The decentralized finance industry is often seen as the “Wild West”, because it’s a space where anyone can launch a new token or dApp and make a bunch of promises, only to pull the rug from under their investor’s feet and leave them holding bags of useless tokens.
At the same time, there are lots of serious projects that also come crashing down when they fall victim to smart contract vulnerabilities that drain their value. That’s exactly what happened to the Beanstalk protocol on April 18 2022, when an attacker exploited a one-day delay within its governance proposal contract to take out a flash loan. With this, the attacker managed to steal $181 million worth of DAI, USDC, USDT, BEAN and LUSD tokens, in what is the largest flash loan attack to date.
Security is a big problem for DeFi and it desperately needs to be fixed if people are going to feel safe investing in its growing ecosystem. It’s not only investors but also governments that want these holes to be plugged. Unfortunately, with every new DeFi app that appears, we see new security risks and challenges arise.
On top of the security concerns, it’s becoming clear that there’s an urgent need for greater regulatory clarity in DeFi. While many proponents of crypto recoil in horror at the mere idea, the majority of people are unlikely to want to get involved with the space unless it gets a government-backed seal of approval.
Issues around scale and atomic composability are also holding DeFi back. A number of solutions that involve sharding – essentially, offloading transactions to sidechains to ease the pressure on the main chain – are being touted by major blockchains like Ethereum, Solana, and Avalanche, but these cause problems for one of DeFi’s key features. Atomic composability refers to the ability to stitch together multiple transactions on different dApps into a single atomic transaction, and it’s an essential capability. It’s what enables users to simultaneously borrow from one dApp and lend via another. This is easy enough when it’s done on a single blockchain, but when sharding is employed to enhance scalability, atomic composability breaks down.
The Solution
Given the problems around DeFi, observers could be forgiven for thinking that it’s never going to go mainstream. The general consensus is that while DeFi has a wonderful vision, it hasn’t been able to execute on it thus far.
No one is to blame for the current state of affairs. DeFi remains an experimental place and the reality is that existing blockchains like Ethereum were never designed for it. What’s needed is a specialized layer-1 protocol that’s built specifically for DeFi, and that’s what RadFi is all about.

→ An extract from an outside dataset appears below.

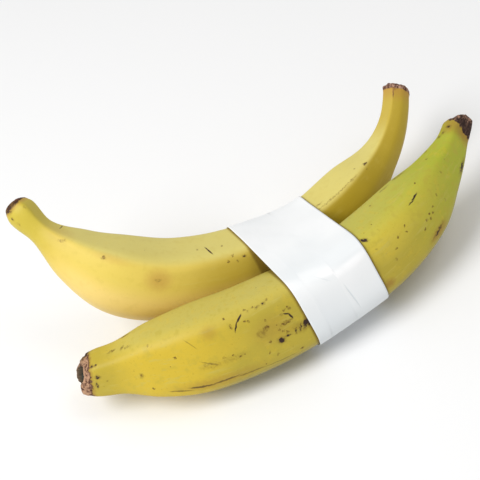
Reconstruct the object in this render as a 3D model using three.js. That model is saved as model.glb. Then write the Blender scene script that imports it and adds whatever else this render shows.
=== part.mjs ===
// Two ripe plantains held side by side by a plain white band.
// Millimetres, +Z up. The pair lies on the plane z = 0, the band's axis is along X, the flower ends
// point to -X and the stem ends to +X.
import * as THREE from 'three';

// The fruits. Each centre line is a flat curve: its heading turns steadily by `bend`, with an extra
// turn near the flower end and near the stem end. The plane of that curve leans up by `tilt`.
// Angles are degrees, places along the fruit are fractions of its length. `ridges` says how sharp the
// ridges are at the flower end, in the middle and at the stem end. The stem end is cut aslant: its
// hollow side is shorter by `stemSlant`, and it leans to that side by `stemLean`.
const FRONT = {
  name: 'front_plantain',
  color: 0xc8b24a,
  length: 255.8,
  bend: 67.6,
  flowerTurn: -10,
  flowerTurnAt: 0.12,
  stemTurn: 3.5,
  stemTurnAt: 0.7,
  tilt: 15,
  yaw: -1.9,
  pitch: 3.7,
  middle: [11.1, -58.4],
  radii: [7.7, 10.7, 12.6, 17.9, 21.5, 21.6, 20.5, 20.3, 17.7, 11.8, 7.6, 6.4],
  faces: [-45, 30, 98, 157, 224],
  pressedFace: 98,
  twist: 8,
  ridges: [6.5, 5, 7],
  flowerEdge: 2,
  stemEdge: 4.5,
  stemSlant: 7,
  stemLean: 1.8,
};
const REAR = {
  name: 'rear_plantain',
  color: 0xd8c064,
  length: 274,
  bend: 101.4,
  flowerTurn: 18.1,
  flowerTurnAt: 0.26,
  stemTurn: 19.9,
  stemTurnAt: 0.91,
  tilt: 42,
  yaw: -9.8,
  pitch: -11.2,
  middle: [-3.8, -16.6],
  radii: [5.2, 7.9, 7.0, 13.7, 20.0, 20.5, 19.3, 16.4, 15.8, 10.0, 7.4, 6.6],
  faces: [-20, 52, 124, 196, 268, -50],
  pressedFace: -50,
  twist: 0,
  ridges: [9, 9, 16],
  flowerEdge: 3,
  stemEdge: 1.6,
  stemSlant: 0,
  stemLean: 0,
};

const RADIUS_AT = [0, 0.025, 0.08, 0.15, 0.24, 0.36, 0.5, 0.64, 0.76, 0.85, 0.93, 1];
const TURN_SPREAD = 0.07;
const RIDGES_AT = [0, 0.5, 1];
const PRESSED_IN = 0.95;
const STEM_SPREAD = 28;
const EDGE_STEPS = 4;
const RINGS = 50;
const SEGMENTS = 40;

// The band, wrapped at right angles to X.
const BAND_FROM = -4;
const BAND_TO = 38;
const BAND_GAP = 0.3;
const BAND_THICKNESS = 0.6;
const BAND_STATIONS = 8;
const BAND_SEGMENTS = 112;
const BAND_LIFT = BAND_GAP + BAND_THICKNESS;
const TABLE_GAP = 0;
const FLAT_EDGE = THREE.MathUtils.degToRad(0.01);

const rad = THREE.MathUtils.degToRad;

// A smooth curve through the values, flat-sided like a drawn spline.
function smoothValue(places, values, at) {
  const last = places.length - 1;
  let i = 0;
  while (i < last - 1 && at > places[i + 1]) i += 1;
  const slope = (k) => {
    const a = Math.max(k - 1, 0);
    const b = Math.min(k + 1, last);
    return (values[b] - values[a]) / (places[b] - places[a]);
  };
  const step = places[i + 1] - places[i];
  const t = (at - places[i]) / step;
  return (
    (1 + 2 * t) * (1 - t) ** 2 * values[i] +
    t * (1 - t) ** 2 * step * slope(i) +
    t * t * (3 - 2 * t) * values[i + 1] +
    t * t * (t - 1) * step * slope(i + 1)
  );
}

function heading(fruit, at) {
  const turned = (place) => 0.5 * (1 + Math.tanh((at - place) / TURN_SPREAD));
  return rad(
    fruit.bend * (at - 0.5) +
      fruit.flowerTurn * turned(fruit.flowerTurnAt) +
      fruit.stemTurn * turned(fruit.stemTurnAt)
  );
}

// The centre line in its own plane, with its chord laid along the first axis.
function centreLine(fruit, steps = 400) {
  const u = [0];
  const v = [0];
  const step = fruit.length / steps;
  for (let i = 0; i < steps; i += 1) {
    const angle = heading(fruit, (i + 0.5) / steps);
    u.push(u[i] + Math.cos(angle) * step);
    v.push(v[i] + Math.sin(angle) * step);
  }
  const chord = Math.atan2(v[steps], u[steps]);
  const along = u.map((_, i) => u[i] * Math.cos(chord) + v[i] * Math.sin(chord));
  const across = u.map((_, i) => v[i] * Math.cos(chord) - u[i] * Math.sin(chord));
  const lowest = Math.min(...across);
  return (at) => {
    const i = Math.min(Math.floor(at * steps), steps - 1);
    const t = at * steps - i;
    const mix = (list) => list[i] + (list[i + 1] - list[i]) * t;
    return { u: mix(along) - along[steps] / 2, v: mix(across) - lowest, angle: heading(fruit, at) - chord };
  };
}

// The rounded five-sided section, as a share of its mean radius. The face that leans on the other
// fruit is pressed a little flatter.
function sectionShape(fruit, at) {
  const power = smoothValue(RIDGES_AT, fruit.ridges, at);
  const turn = fruit.twist * (0.5 - at);
  const reach = (angle) => {
    let sum = 0;
    for (const face of fruit.faces) {
      const away = face === fruit.pressedFace ? PRESSED_IN : 1;
      sum += Math.max(0, Math.cos(angle - rad(face + turn)) / away) ** power;
    }
    return sum ** (-1 / power);
  };
  let mean = 0;
  for (let i = 0; i < 72; i += 1) mean += reach(rad(5 * i)) / 72;
  return (angle) => reach(angle) / mean;
}

// The profile of a straight fruit: a flat end, a rounded edge, the body, and the same at the stem.
function fruitProfile(fruit) {
  const radiusAt = (y) => smoothValue(RADIUS_AT, fruit.radii, y / fruit.length);
  const edgePoints = (edge, placeOf) =>
    Array.from({ length: EDGE_STEPS }, (_, i) => {
      const angle = (i / EDGE_STEPS) * (Math.PI / 2);
      const y = placeOf(edge * (1 - Math.cos(angle)));
      return new THREE.Vector2(radiusAt(y) - edge * (1 - Math.sin(angle)), y);
    });
  const bodyLength = fruit.length - fruit.flowerEdge - fruit.stemEdge;
  const bodyPoints = Array.from({ length: RINGS + 1 }, (_, i) => {
    const y = fruit.flowerEdge + bodyLength * (i / RINGS);
    return new THREE.Vector2(radiusAt(y), y);
  });
  return [
    new THREE.Vector2(0, 0),
    ...edgePoints(fruit.flowerEdge, (y) => y),
    ...bodyPoints,
    ...edgePoints(fruit.stemEdge, (y) => fruit.length - y).reverse(),
    new THREE.Vector2(0, fruit.length),
  ];
}

// The directions that the flat centre line lies in: along its chord, towards its hollow side, and
// square to both.
function planeOf(fruit) {
  const yaw = rad(fruit.yaw);
  const pitch = rad(fruit.pitch);
  const tilt = rad(fruit.tilt);
  const chord = new THREE.Vector3(Math.cos(yaw) * Math.cos(pitch), Math.sin(yaw) * Math.cos(pitch), Math.sin(pitch));
  const side = new THREE.Vector3(-Math.sin(yaw), Math.cos(yaw), 0);
  const up = new THREE.Vector3().crossVectors(chord, side);
  const inward = side.multiplyScalar(Math.cos(tilt)).addScaledVector(up, Math.sin(tilt));
  return { chord, inward, normal: new THREE.Vector3().crossVectors(chord, inward) };
}

// A lathe-turned body, straight along Y, whose every point is carried onto the bent centre line.
function fruitGeometry(fruit) {
  const profile = fruitProfile(fruit);
  const geometry = new THREE.LatheGeometry(profile, SEGMENTS);
  const line = centreLine(fruit);
  const { chord, inward, normal } = planeOf(fruit);
  const shapes = profile.map((p) => sectionShape(fruit, p.y / fruit.length));
  const position = geometry.attributes.position;
  const outward = new THREE.Vector3();
  const point = new THREE.Vector3();
  for (let i = 0; i < position.count; i += 1) {
    const ring = i % profile.length;
    const { x: radius, y } = profile[ring];
    const around = (Math.floor(i / profile.length) % SEGMENTS) * ((2 * Math.PI) / SEGMENTS);
    const atStem = THREE.MathUtils.smoothstep(y, fruit.length - STEM_SPREAD, fruit.length);
    const side = radius === 0 ? 0 : Math.sin(around);
    const { u, v, angle } = line((y - (fruit.stemSlant * atStem * (1 + side)) / 2) / fruit.length);
    outward.copy(chord).multiplyScalar(-Math.sin(angle)).addScaledVector(inward, Math.cos(angle));
    point.copy(chord).multiplyScalar(u).addScaledVector(inward, v);
    point.addScaledVector(outward, fruit.stemLean * atStem);
    outward.multiplyScalar(Math.sin(around)).addScaledVector(normal, Math.cos(around));
    point.addScaledVector(outward, radius * shapes[ring](around));
    position.setXYZ(i, point.x + fruit.middle[0], point.y + fruit.middle[1], point.z);
  }
  geometry.userData.rings = profile.length;
  settle(geometry);
  return faceOut(geometry);
}

// Lowers a fruit until it rests on the band's floor, or on the table beside the band.
function settle(geometry) {
  const position = geometry.attributes.position;
  let lift = -Infinity;
  for (let i = 0; i < position.count; i += 1) {
    const inBand = position.getX(i) > BAND_FROM - 3 && position.getX(i) < BAND_TO + 3;
    lift = Math.max(lift, (inBand ? BAND_LIFT : TABLE_GAP) - position.getZ(i));
  }
  geometry.translate(0, 0, lift);
}

// Turns the faces over when they look inwards.
function faceOut(geometry) {
  const { array } = geometry.index;
  const corners = [new THREE.Vector3(), new THREE.Vector3(), new THREE.Vector3()];
  let volume = 0;
  for (let i = 0; i < array.length; i += 3) {
    corners.forEach((corner, k) => corner.fromBufferAttribute(geometry.attributes.position, array[i + k]));
    volume += corners[0].dot(corners[1].cross(corners[2]));
  }
  if (volume < 0) {
    for (let i = 0; i < array.length; i += 3) [array[i], array[i + 1]] = [array[i + 1], array[i]];
  }
  geometry.computeVertexNormals();
  return geometry;
}

// Where the lines that run along a fruit pass through the plane at x.
function cutAt(geometry, x) {
  const { rings } = geometry.userData;
  const position = geometry.attributes.position;
  const points = [];
  for (let i = 0; i + 1 < position.count; i += 1) {
    if (i % rings === rings - 1) continue;
    const [x0, x1] = [position.getX(i), position.getX(i + 1)];
    if ((x0 - x) * (x1 - x) > 0 || x0 === x1) continue;
    const t = (x - x0) / (x1 - x0);
    const y = position.getY(i) + (position.getY(i + 1) - position.getY(i)) * t;
    const z = position.getZ(i) + (position.getZ(i + 1) - position.getZ(i)) * t;
    points.push(new THREE.Vector2(y, z));
  }
  return points;
}

// The points that a strip drawn tight round both fruits would touch at x. The weight presses the
// strip flat on the table from under the middle of one fruit to under the middle of the other.
function touchPoints(fruits, x) {
  return fruits.flatMap((geometry) => {
    const points = cutAt(geometry, x);
    const middle = points.reduce((sum, p) => sum + p.x / points.length, 0);
    return [...points, new THREE.Vector2(middle, BAND_LIFT)];
  });
}

// A straight square-edged ring, whose every point is carried out to the tight outline: the furthest
// touch point in its own direction, and then the point's own distance off it.
function bandGeometry(fruits) {
  const profile = [];
  for (let i = 0; i < BAND_STATIONS; i += 1) profile.push([BAND_GAP, i]);
  for (let i = BAND_STATIONS - 1; i >= 0; i -= 1) profile.push([BAND_LIFT, i]);
  profile.push(profile[0]);
  const geometry = new THREE.LatheGeometry(profile.map(([off, i]) => new THREE.Vector2(10 + off, i)), BAND_SEGMENTS);
  const stationX = (i) => BAND_FROM + ((BAND_TO - BAND_FROM) * i) / (BAND_STATIONS - 1);
  const touched = Array.from({ length: BAND_STATIONS }, (_, i) => touchPoints(fruits, stationX(i)));
  const position = geometry.attributes.position;
  for (let i = 0; i < position.count; i += 1) {
    const [off, station] = profile[i % profile.length];
    const turn = Math.floor(i / profile.length) % BAND_SEGMENTS;
    const angle = -Math.PI / 2 + FLAT_EDGE + (turn * (2 * Math.PI - 2 * FLAT_EDGE)) / (BAND_SEGMENTS - 1);
    const way = new THREE.Vector2(Math.cos(angle), Math.sin(angle));
    const furthest = touched[station].reduce((a, b) => (b.dot(way) > a.dot(way) ? b : a));
    position.setXYZ(i, stationX(station), furthest.x + off * way.x, furthest.y + off * way.y);
  }
  return faceOut(geometry);
}

function mesh(name, geometry, color, roughness) {
  const material = new THREE.MeshStandardMaterial({ color, roughness, metalness: 0 });
  const result = new THREE.Mesh(geometry, material);
  result.name = name;
  return result;
}

const front = fruitGeometry(FRONT);
const rear = fruitGeometry(REAR);
const group = new THREE.Group();
group.add(mesh(FRONT.name, front, FRONT.color, 0.5));
group.add(mesh(REAR.name, rear, REAR.color, 0.5));
group.add(mesh('band', bandGeometry([front, rear]), 0xf4f5f5, 0.35));

// The origin is under the middle of the whole pair.
const middle = new THREE.Box3().setFromObject(group).getCenter(new THREE.Vector3());
group.position.set(-middle.x, -middle.y, 0);

export default group;
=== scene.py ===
"""Looks for two ripe plantains held side by side by a plain white band.

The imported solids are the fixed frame. Both fruits and the band are made again here from the sizes
in the part's source, with finer faces, ragged ends and marked peel. Lengths are millimetres, and
finished points are turned into metres. The stage's lengths are metres. Angles are degrees.
"""

import functools
import math

import bpy
import numpy as np
from bpy.props import FloatProperty, FloatVectorProperty, PointerProperty
from mathutils import Matrix, Vector, noise
from mathutils.bvhtree import BVHTree


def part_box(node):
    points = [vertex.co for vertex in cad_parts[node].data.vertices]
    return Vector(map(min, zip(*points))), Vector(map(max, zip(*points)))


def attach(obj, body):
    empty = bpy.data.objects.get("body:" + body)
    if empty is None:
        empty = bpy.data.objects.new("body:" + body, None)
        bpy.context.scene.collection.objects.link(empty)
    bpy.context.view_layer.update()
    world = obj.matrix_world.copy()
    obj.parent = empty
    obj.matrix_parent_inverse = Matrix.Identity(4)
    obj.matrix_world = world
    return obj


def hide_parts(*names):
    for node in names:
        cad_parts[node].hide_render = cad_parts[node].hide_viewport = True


bl_info = {
    "name": "Banded plantains",
    "version": (1, 0, 0),
    "blender": (4, 5, 0),
    "location": "3D View > Sidebar > Plantains",
    "description": "Builds two banded plantains over the packed solids, and their plain stage",
    "category": "Object",
}

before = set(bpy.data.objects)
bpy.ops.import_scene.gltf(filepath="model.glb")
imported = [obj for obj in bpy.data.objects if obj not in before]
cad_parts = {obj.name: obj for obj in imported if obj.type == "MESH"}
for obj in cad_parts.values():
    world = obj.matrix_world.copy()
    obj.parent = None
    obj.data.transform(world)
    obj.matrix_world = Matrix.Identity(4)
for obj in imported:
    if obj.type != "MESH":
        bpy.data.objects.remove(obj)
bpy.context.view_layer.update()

MM = 0.001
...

RadFi is the ultimate vision of Radix, an emerging protocol that has been slowly building the foundation of the future of finance for the past nine years.
“If you’re frustrated by frequent hacks, skeptical that other platforms can truly scale, and realize that your mom will never use MetaMask, then you’re ready for RadFi 2022,” the Radix team says.
Radix is a blockchain for DeFi that solves all of the major problems currently holding the space back. It’s unique in that it’s the only network protocol that relies on sharding to enable linear scalability without breaking atomic composability. In this way, Radix is able to meet the needs of an unlimited number of DeFi dApps, while allowing them to interoperate with one another without limits.
Radix also solves questions around smart contract complexity and in the process vastly beefs up smart contract security. It does this by essentially doing away with Turing smart contracts altogether, replacing them with finite state machine components that can be pieced together like lego bricks to create highly functional dApps.
Best of all, Radix also provides a strong incentive for developers to build a thriving ecosystem around DeFi. Most other protocols simply created a “developer fund” and hope to get a boostrapped ecosystem up and running, but that’s not the answer. Those funds quickly dry up and there’s no easy way to ensure developers are aligned with the goal of bringing long-term value to the ecosystem. Radix fixes this with its on-ledger developer royalty system, allowing developers to charge a fee for each component they add to its catalog. Each time the component is used in a transaction, the developer receives a small percentage in royalties, rewarding them for their contribution.
As a result, RadFi becomes a decentralized marketplace for DeFi utility, encouraging its community of developers to create useful, reusable functions or fully-fledged dApps. It’s a key part of Radix’s vision of RadFi as the inevitable future of decentralized finance.